Impressive demo shows a car running 12 workloads at once, including on-board generative AI and even PC gaming.

Intel has announced another dimension to its desire to "bring AI everywhere," acquiring Silicon Mobility in order to gain a stronger foothold into the automotive market with artificial intelligence in electric vehicle management — and a new family of system-on-chip products designed for what the company calls "Software Defined Vehicles" or SDVs.

"Intel is taking a ‘whole vehicle’ approach to solving the industry’s biggest challenges. Driving innovative AI solutions across the vehicle platform will help the industry navigate the transformation to EVs [Electric Vehicles]," claims Intel Automotive vice president and general manager Jack Weast of the company's newest announcement. "The acquisition of Silicon Mobility aligns with our sustainability goals while addressing a critical energy management need for the industry."

Silicon Mobility specializes in system-on-chip designs built for energy management in electric vehicles, which will now be brought into the Intel portfolio.
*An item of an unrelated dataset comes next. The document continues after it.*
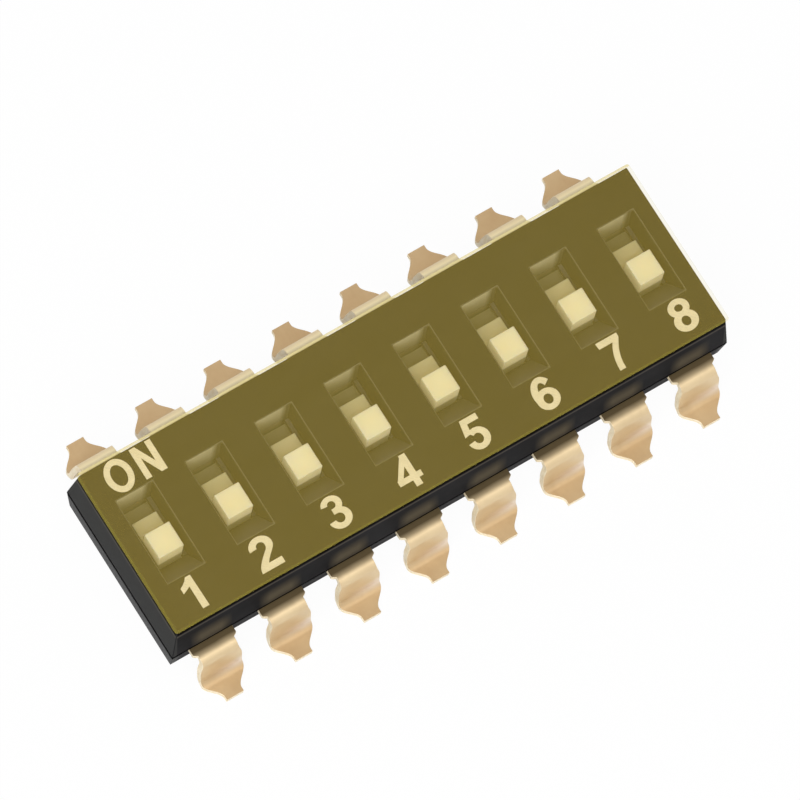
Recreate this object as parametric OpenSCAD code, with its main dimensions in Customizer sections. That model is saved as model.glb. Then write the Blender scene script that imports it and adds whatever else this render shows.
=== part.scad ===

In addition to bringing the company under its wing, the acquisition will also see Intel deploying its own technologies in the same target market — part of its vision, outlined late last year, to "bring AI everywhere," and to beat rivals NVIDIA and AMD in the automotive market.

Intel isn't just looking at bringing AI to bear on managing the power in electric vehicles, though: the company has also announced a new range of "AI-enhanced" system-on-chip products aimed at what it calls the "Software Defined Vehicle" — demonstrating its products, including a "first-generation SDV SoC", its RealSense Vision SoC, and an Arc A770 graphics processor, being used for in-vehicle generative AI, e-mirror support, high-definition video conferencing, and even running PC games, with multiple operating systems running simultaneously. "Intel's AI-enhanced SDV SoCs combine the best of AI PC and Intel data center technologies necessary to support a true software-defined vehicle architecture," Weast claims.

The acquisition of Silicon Mobility, which is subject to the usual regulatory approvals, and renewed focus on automotive comes a week after the company announced it was spinning out a dedicated subsidiary for generative AI technologies: Articul8, with which Intel says it will continue to collaborate.

No release date or pricing information for the SDV SoC family has been announced, though the company will be demonstrating its products at the Consumer Electronics Show in Las Vegas this week.